2. The method set forth in claim 1 wherein:
the injection rate of said fluid is reduced about 25% from said initial rate of injection.
3. The method set forth in claim 1 wherein:
the viscosity of said fluid is increased not less than 100% if the instantaneous pressure drop resulting from cessation of said initial injection is greater than about 1000 psig.
4. A method of hyraulically fracturing an earth formation from a well penetrating said formation to minimize the creation of multiple, minimal width fractures in the near-wellbore region of said formation, comprising steps of:
selecting a fracture length and fracture width based on the assumption that said fracture will comprise a substantially two-wing vertically extending fracture in said formation and based on a viscosity of said fracture fluid which is sufficient to create adequate facture width and to transport fracture proppant into said fracture;
determining a fracture fluid injection rate sufficient to generate said fracture of said selected width;
injecting a quantity of said fracture fluid of predetermined viscosity and at said predetermined rate initially, without fracture proppant therein;
ceasing the injection of said fracture fluid and measuring the instantaneous pressure decrease in said well in the vicinity of said fractures resulting from said cessation of said injection; and
resuming the injection of fracture fluid at a reduce rate from said initial rate of injection, said fracture fluid being of a viscosity higher than the viscosity of the fracture fluid during said initial injection if the instanteous pressure drop is greater than about 1000 psi.
5. A method of hydraulically fracturing an earth formation from a well penetrating said formation to minimize the creation of multiple fractures in the near-wellbore region of said formation comprising steps of:
injecting an initial fracturing fluid having an initial, predetermined viscosity and at an initial predetermined rate until the bottomhole pressure in the well indicates a screenout has occurred within the wellbore, wherein said initial predetermined viscosity and said initial, predetermined rate being based on known fracturing relationships; and
injecting a modified fracturing fluid having a fluid viscosity substantially greater than said initial viscosity and at an adjusted rate substantially less than the initial injection rate.
6. The methods set forth in claim 5 wherein:
the injection rate of said fluid is reduced from about 25% to about 75% from said initial rate of injection.

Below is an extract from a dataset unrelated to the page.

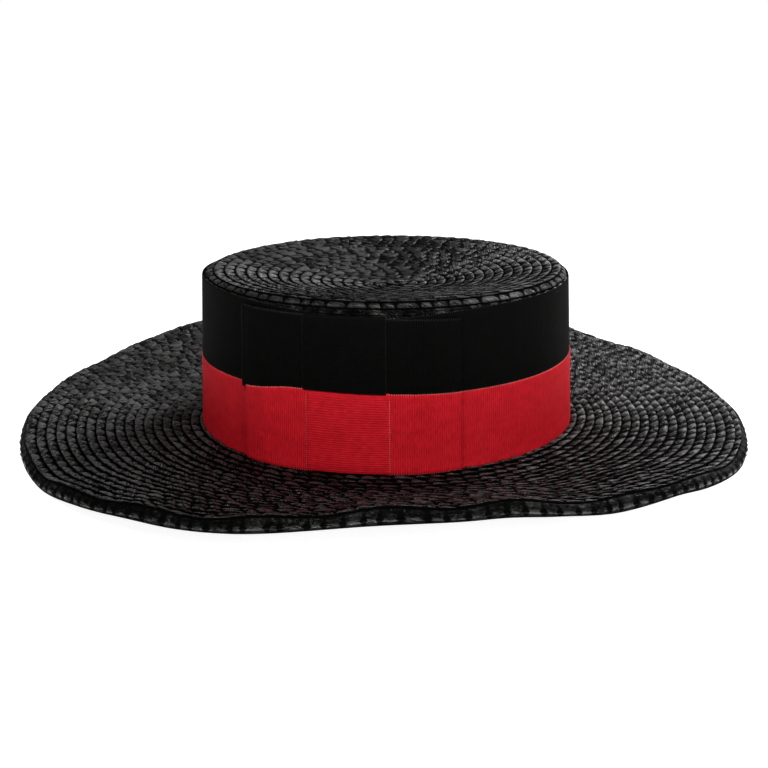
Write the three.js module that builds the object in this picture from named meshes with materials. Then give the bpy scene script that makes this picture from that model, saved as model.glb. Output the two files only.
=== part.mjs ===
// Straw boater hat: a dished crown, a waved brim with a turned down edge row, and a hatband of two
// ribbons with a flat bow. Millimetres, +Z up, resting on the flat ring round the head opening.
// X runs from the front of the hat (-X) to its back (+X), and the bow is on the -Y side.
import * as THREE from 'three';

// Driving sizes of the straw
const headLength = 195.4;
const headWidth = 165.4;
const straw = 2;
const crownHeight = 82.4;
const crownTaper = 4.6;
const cornerRadius = 5;
const dishDepth = 10.5;
const dishShift = 5;
const brimWidth = 92;
const flatRing = 12;
const rimLift = 20;
const edgeRowHeight = 5.6;
const edgeRowFlare = 1;
const edgeRipple = 1;

// Driving sizes of the ribbons
const ribbon = 1;
const redWidth = 38;
const blackWidth = 40;
const bowLength = 111;
const bowRise = 0.9;
const bowTopStep = 2.4;
const knotWidth = 39.5;
const bowPlace = -19;

// Clearances between pieces that touch
const gap = 0.3;

// How finely the round pieces are divided
const crownFacets = 72;
const rippleCount = 21;
const facetsPerRipple = 5;
const bowFacets = 12;
const knotFacets = 5;

// The brim's waves, by the angle round the crown: how far the edge reaches as a share of the brim's
// width, and how high its lower edge stands as a share of the rim's lift
const brimWaves = [
  { angle: 0, reach: 0.987, lift: 0.02 },
  { angle: 22.5, reach: 0.962, lift: 0.05 },
  { angle: 45, reach: 0.961, lift: 0.22 },
  { angle: 67.5, reach: 0.967, lift: 0.70 },
  { angle: 90, reach: 0.973, lift: 0.72 },
  { angle: 112.5, reach: 0.983, lift: 0.65 },
  { angle: 135, reach: 0.997, lift: 0.54 },
  { angle: 157.5, reach: 1.010, lift: 0.22 },
  { angle: 180, reach: 1.033, lift: 0.15 },
  { angle: 202.5, reach: 1.034, lift: 0.02 },
  { angle: 225, reach: 1.027, lift: 0.30 },
  { angle: 247.5, reach: 1.012, lift: 0.56 },
  { angle: 270, reach: 1.004, lift: 0.99 },
  { angle: 292.5, reach: 1.005, lift: 0.87 },
  { angle: 315, reach: 1.005, lift: 0.48 },
  { angle: 337.5, reach: 1.001, lift: 0.08 },
];

// The stations across the brim, as shares of its width outside the flat ring
const brimStations = [0, 0.14, 0.34, 0.58, 0.8, 0.93, 1];

// The rows of the tip, as shares of the way in from the corner to the centre
const tipStations = [0.16, 0.36, 0.6, 0.84];

// Sizes that follow from the driving ones
const ringTop = straw;
const wallFoot = ringTop + gap;
const crownTop = wallFoot + crownHeight;
const footHalfLength = headLength / 2 + straw;
const footHalfWidth = headWidth / 2 + straw;
const brimFacets = rippleCount * facetsPerRipple;

const black = new THREE.MeshStandardMaterial({ color: 0x191817, roughness: 0.35, metalness: 0 });
const blackRibbon = new THREE.MeshStandardMaterial({ color: 0x0b0b0a, roughness: 0.8, metalness: 0 });
const redRibbon = new THREE.MeshStandardMaterial({ color: 0xa81620, roughness: 0.75, metalness: 0 });

// A value from a column of the brim's table, run smoothly round the whole turn
function waveValue(column, angle) {
  const step = 360 / brimWaves.length;
  const turns = (((angle * 180) / Math.PI) % 360 + 360) % 360;
  const row = Math.floor(turns / step);
  const share = turns / step - row;
  const at = (k) => brimWaves[(row + k + brimWaves.length) % brimWaves.length][column];
  const before = (at(1) - at(-1)) / 2;
  const after = (at(2) - at(0)) / 2;
  const square = share * share;
  const cube = square * share;
  return (
    at(0) * (2 * cube - 3 * square + 1) +
    before * (cube - 2 * square + share) +
    at(1) * (3 * square - 2 * cube) +
    after * (cube - square)
  );
}

// A point that lies a distance outside the crown's oval, at an angle and a height
function outside(angle, distance, height, inward = 0) {
  const halfLength = footHalfLength - inward;
  const halfWidth = footHalfWidth - inward;
  const normal = new THREE.Vector2(Math.cos(angle) * halfWidth, Math.sin(angle) * halfLength).normalize();
  return new THREE.Vector3(
    halfLength * Math.cos(angle) + normal.x * distance,
    halfWidth * Math.sin(angle) + normal.y * distance,
    height,
  );
}

// How far the crown's side has come in from its foot at a height
function taperAt(height) {
  return (crownTaper * (height - wallFoot)) / (crownTop - wallFoot);
}

// The height of the brim's lower edge above the surface that the hat rests on
function rimHeight(angle) {
  return rimLift * waveValue('lift', angle);
}

// The small scallops of the last rows before the edge, fullest on the bow's side
function ripple(angle) {
  const fullness = 0.55 - 0.45 * Math.sin(angle);
  return edgeRipple * fullness * Math.cos(rippleCount * (angle + Math.PI / 2));
}

// The brim rises from the flat ring in a short bend and then goes straight to the edge
function riseShare(share) {
  const bend = 0.3;
  const run = 1 - bend / 2;
  return share < bend ? (share * share) / (2 * bend) / run : (share - bend / 2) / run;
}

function brimReach(angle) {
  return brimWidth * waveValue('reach', angle) - edgeRowFlare - straw - gap;
}

function brimUnderside(angle, share) {
  const edge = rimHeight(angle) + edgeRowHeight - straw;
  return edge * riseShare(share) + ripple(angle) * share ** 8;
}

// One closed body through sections of points: a full ring, or a strip with flat ends
function loft(sections, isRing) {
  const positions = [];
  const known = new Map();
  const indexOf = (point) => {
    const key = [point.x, point.y, point.z].map((value) => value.toFixed(5)).join(' ');
    if (!known.has(key)) {
      known.set(key, positions.length / 3);
      positions.push(point.x, point.y, point.z);
    }
    return known.get(key);
  };
  const grid = sections.map((section) => section.map(indexOf));
  const faces = [];
  const addFace = (a, b, c) => {
    if (a !== b && b !== c && c !== a) {
      faces.push(a, b, c);
    }
  };
  const spans = isRing ? grid.length : grid.length - 1;
  for (let i = 0; i < spans; i += 1) {
    const here = grid[i];
    const next = grid[(i + 1) % grid.length];
    for (let j = 0; j < here.length; j += 1) {
      const up = (j + 1) % here.length;
      addFace(here[j], next[j], next[up]);
      addFace(here[j], next[up], here[up]);
    }
  }
  if (!isRing) {
    const first = grid[0];
    const last = grid[grid.length - 1];
    for (let j = 1; j < first.length - 1; j += 1) {
      addFace(first[0], first[j], first[j + 1]);
      addFace(last[0], last[j + 1], last[j]);
    }
  }
  const geometry = new THREE.BufferGeometry();
  geometry.setAttribute('position', new THREE.Float32BufferAttribute(positions, 3));
  geometry.setIndex(faces);
  geometry.computeVertexNormals();
  return geometry;
}

function anglesRound(count) {
  return Array.from({ length: count }, (unused, i) => (2 * Math.PI * i) / count);
}

// The crown's section at an angle, up its outside to the centre of the tip and back down inside
function crownSection(angle) {
  const cornerSteps = 3;
  const outer = [];
  const inner = [];
  const shoulder = crownTop - cornerRadius;
  outer.push(outside(angle, 0, wallFoot));
  inner.push(outside(angle, 0, wallFoot, straw));
  for (let i = 0; i <= cornerSteps; i += 1) {
    const turn = ((Math.PI / 2) * i) / cornerSteps;
    const inward = taperAt(shoulder) + cornerRadius * (1 - Math.cos(turn));
    const height = shoulder + cornerRadius * Math.sin(turn);
    const innerRadius = cornerRadius - straw;
    outer.push(outside(angle, 0, height, inward));
    inner.push(outside(
      angle,
      0,
      shoulder + innerRadius * Math.sin(turn),
      taperAt(shoulder) + straw + innerRadius * (1 - Math.cos(turn)),
    ));
  }
  const tipEdge = outside(angle, 0, crownTop, taperAt(shoulder) + cornerRadius);
  const centre = new THREE.Vector3(dishShift, 0, crownTop);
  for (const share of [...tipStations, 1]) {
    const point = tipEdge.clone().lerp(centre, share);
    const sink = dishDepth * Math.sin((share * Math.PI) / 2) ** 1.4;
    outer.push(point.clone().setZ(crownTop - sink));
    inner.push(point.clone().setZ(crownTop - straw - sink));
  }
  return [...outer, ...inner.reverse()];
}

function brimSection(angle) {
  const top = [];
  const underside = [];
  const reach = brimReach(angle);
  underside.push(outside(angle, -straw, 0));
  top.push(outside(angle, -straw, straw));
  for (const share of brimStations) {
    const distance = flatRing + (reach - flatRing) * share;
    const height = brimUnderside(angle, share);
    underside.push(outside(angle, distance, height));
    top.push(outside(angle, distance, height + straw));
  }
  return [...underside, ...top.reverse()];
}

function edgeSection(angle) {
  const from = brimReach(angle) + gap;
  const low = rimHeight(angle);
  const high = brimUnderside(angle, 1) + straw;
  const shoulder = (high - low) / 4;
  return [
    outside(angle, from, high),
    outside(angle, from + edgeRowFlare, low),
    outside(angle, from + straw + edgeRowFlare, low),
    outside(angle, from + straw + edgeRowFlare / 2, high - shoulder),
    outside(angle, from + straw / 2, high + straw / 4),
  ];
}

// A flat ribbon that lies a distance outside the crown's side between two heights
function ribbonSection(angle, distance, bottom, top) {
  return [
    outside(angle, distance - taperAt(bottom), bottom),
    outside(angle, distance + ribbon - taperAt(bottom), bottom),
    outside(angle, distance + ribbon - taperAt(top), top),
    outside(angle, distance - taperAt(top), top),
  ];
}

// The angles of a strip of a length along the side, centred on a place across the front
function stripAngles(length, facets) {
  const middle = Math.acos(bowPlace / footHalfLength);
  const half = length / 2 / footHalfLength;
  return Array.from({ length: facets + 1 }, (unused, i) => -middle + half * ((2 * i) / facets - 1));
}

const band = { distance: gap };
const bow = { distance: band.distance + ribbon + gap, length: bowLength, facets: bowFacets };
const knot = { distance: bow.distance + ribbon + gap, length: knotWidth, facets: knotFacets };

const redTop = wallFoot + redWidth;
const blackTop = redTop + blackWidth;
const bowJoin = redTop + bowRise;
const bowTop = blackTop - bowTopStep;

function bandBody(bottom, top) {
  return loft(anglesRound(crownFacets).map((angle) => ribbonSection(angle, band.distance, bottom, top)), true);
}

function stripBody(layer, bottom, top) {
  const angles = stripAngles(layer.length, layer.facets);
  return loft(angles.map((angle) => ribbonSection(angle, layer.distance, bottom, top)), false);
}

const hat = new THREE.Group();

function addPiece(name, geometry, material) {
  const mesh = new THREE.Mesh(geometry, material);
  mesh.name = name;
  hat.add(mesh);
}

addPiece('crown', loft(anglesRound(crownFacets).map(crownSection), true), black);
addPiece('brim', loft(anglesRound(brimFacets).map(brimSection), true), black);
addPiece('brim_edge', loft(anglesRound(brimFacets).map(edgeSection), true), black);
addPiece('band_red', bandBody(wallFoot, redTop - gap), redRibbon);
addPiece('band_black', bandBody(redTop, blackTop), blackRibbon);
addPiece('bow_red', stripBody(bow, wallFoot, bowJoin - gap), redRibbon);
addPiece('bow_black', stripBody(bow, bowJoin, bowTop), blackRibbon);
addPiece('knot_red', stripBody(knot, wallFoot, bowJoin - gap), redRibbon);
addPiece('knot_black', stripBody(knot, bowJoin, bowTop), blackRibbon);

// The origin is under the middle of the hat's outline, on the surface that it rests on
const extent = new THREE.Box3().setFromObject(hat);
const middle = extent.getCenter(new THREE.Vector3());
hat.position.set(-middle.x, -middle.y, 0);

export default hat;
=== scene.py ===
"""A black straw boater with a two-tone ribbon band and a flat bow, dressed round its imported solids.

The straw is a plait sewn in a spiral, each turn lapping over the next one out. Lengths are in metres.
"""

import math

import bpy
import numpy as np
from mathutils import Matrix, Vector


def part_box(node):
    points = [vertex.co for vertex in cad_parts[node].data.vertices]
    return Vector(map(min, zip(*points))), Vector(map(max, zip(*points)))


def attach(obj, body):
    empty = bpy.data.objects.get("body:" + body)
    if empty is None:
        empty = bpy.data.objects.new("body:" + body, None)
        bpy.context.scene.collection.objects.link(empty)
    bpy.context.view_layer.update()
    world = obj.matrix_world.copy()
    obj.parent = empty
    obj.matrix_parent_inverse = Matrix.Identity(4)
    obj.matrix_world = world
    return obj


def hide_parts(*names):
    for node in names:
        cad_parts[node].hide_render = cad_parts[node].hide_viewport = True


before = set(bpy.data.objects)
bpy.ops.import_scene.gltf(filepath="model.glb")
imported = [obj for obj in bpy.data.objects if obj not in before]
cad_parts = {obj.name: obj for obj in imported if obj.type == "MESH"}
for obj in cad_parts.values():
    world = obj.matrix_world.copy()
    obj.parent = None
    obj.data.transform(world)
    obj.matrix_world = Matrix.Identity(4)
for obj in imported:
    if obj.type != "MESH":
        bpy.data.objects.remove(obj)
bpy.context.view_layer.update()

MM = 0.001
TURN = 2 * math.pi

# Sizes of the straw, after the solids
head_length = 195.4 * MM
head_width = 165.4 * MM
straw = 2 * MM
crown_height = 82.4 * MM
crown_taper = 4.6 * MM
corner_radius = 5 * MM
dish_depth = 10.5 * MM
dish_shift = 5 * MM
dish_curve = 1.4
middle_lump = 1.6 * MM
lump_share = 0.12
brim_width = 92 * MM
flat_ring = 12 * MM
rim_lift = 20 * MM
edge_row_height = 5.6 * MM
edge_row_flare = 1 * MM
edge_ripple = 1 * MM
ripple_count = 21
rim_clearance = 0.3 * MM
gap = 0.3 * MM

# Sizes of the ribbons
red_width = 38 * MM
black_width = 40 * MM
bow_length = 111 * MM
bow_rise = 0.9 * MM
bow_top_step = 2.4 * MM
knot_width = 39.5 * MM
bow_place = -19 * MM
ribbon_thickness = 0.45 * MM
rib_relief = 0.13 * MM
rib_loop = 0.6 * MM
rib_pitch = 1.1 * MM
weave_width = 40
band_off = 0.6 * MM
band_waver = 0.15 * MM
red_tuck = 1.3 * MM
red_flare = 0.4 * MM
black_tuck = 1.2 * MM
bow_puff = 0.8 * MM
bow_flare = 0.5 * MM
black_longer = 3.3 * MM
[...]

It has been well established that hydraulic fractures in earth formations emanating from a wellbore will form generally opposed fracture wings which extend along and lie in a plane which is normal to the minimum in situ horizontal stress in the formation zone being fractured. Ideally, the fractures form as somewhat identical opposed "wings" extending from a wellbore which has been perforated in several directions with respect to the wellbore axis. This classic fracture configuration holds generally for formations which have been penetrated by a substantially vertical well and for formations which exhibit a minimum and maximum horizontal stress distribution which intersect at an angle of approximately 90 However, many wells are drilled at an angle to the vertical, either intentionally or as a result of deviation of the drill pipe so that the wellbore does not lie in a plane normal to the minimum horizontal stress. Accordingly, fractures formed at the wellbore have to reorient such that the fracture face is perpendicular to the minimum stress. Still further, some wellbores which are severely deviated from the vertical can generate multiple fractures.
It has been observed that so called starter fractures initiating from different perforations in a deviated well can link up to form a single fracture at the wellbore if the wellbore is not severely deviated. Otherwise, these fractures may not connect together at the wellbore. Therefore, there may exist a near-wellbore region of unconnected multiple fractures.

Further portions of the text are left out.